Despite the nod to childhood and nostalgia, bows have been tools for rebellion, specifically against the rise of minimalism in the era of “quiet luxury,” Ms. Lee said. “We’re seeing the opposite reaction to uniformity with hyper-personalization and customization,” she said, while bows are quickly becoming a uniform of their own. “You see another girl wearing a bow, and you’re wearing a bow, and it’s like ‘I get you.’”
Sporting bows is a wink at fellow ribbon-wearers — even in otherwise nondescript outfits — hinting at and revealing a shared mutual understanding or vision. (A “basic” outfit with bows is an example of “Lana Del Ray” aesthetic, for instance, rather than boring.)
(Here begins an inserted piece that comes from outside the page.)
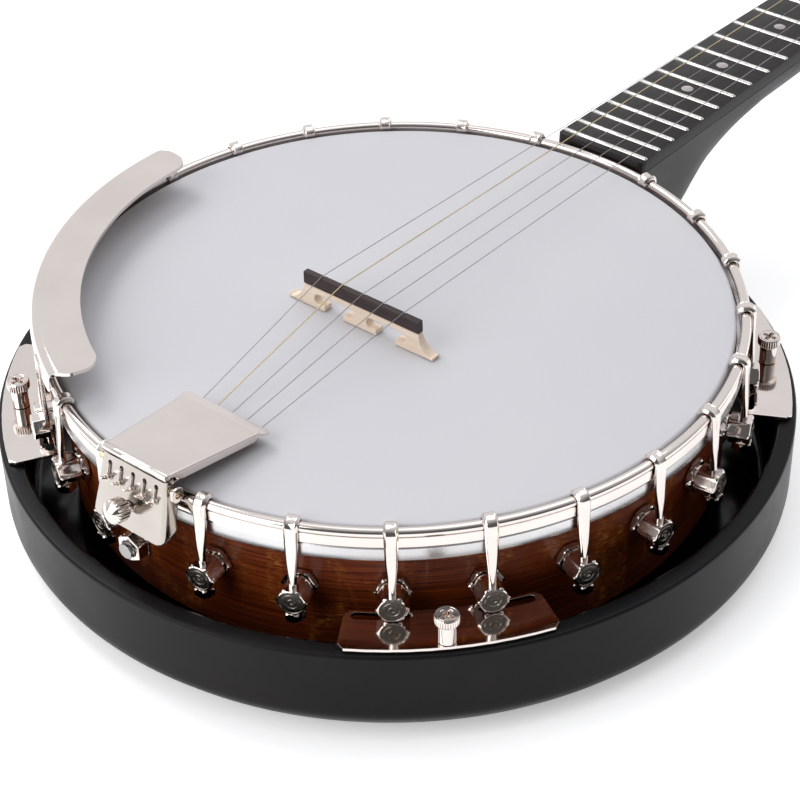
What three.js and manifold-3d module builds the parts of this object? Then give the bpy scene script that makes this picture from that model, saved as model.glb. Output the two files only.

Lina Sun Park, an installation and sculpture artist whose bow croissant took the internet by storm, accidentally fell into a “niche TikTok corner of girls that love coquette style,” she said, after experimenting with using ribbons with food. Some people are “disgusted or enraged by the sight of ribbon woven through bread or cheese,” Ms. Park said, adding that there can never be “too much of a bow moment.”
While bows undeniably tie into conversations about “girlhood” (girl dinner, anyone?) and the rise of hyperfeminine aesthetics online, the Tanner Fletcher bow suit has captured hearts across genders. Fletcher Kasell, co-founder and co-creative director of the “genderless” brand in New York, said that its latest bows were influenced by interior design. “The bow suit was actually a last-minute addition to our FW23 collection, and it ended up our best seller of the whole season,” he said. “It’s refreshing and rewarding to see that men are looking to embrace their feminine side with the masculine silhouette, with feminine bows being a hard mash-up of the two.”
Ms. Lee, the trend analyst, is convinced that — at least for the time being — we’re stuck navigating a ribbon-filled, mirrored infinity room: Every time it seems the bow trend has reached its ultimate peak, there’s another collaboration or release that keeps the momentum going. “If you had asked me if we reached peak ribbon two months ago, I would have said yes,” she said. “But it’s still going.”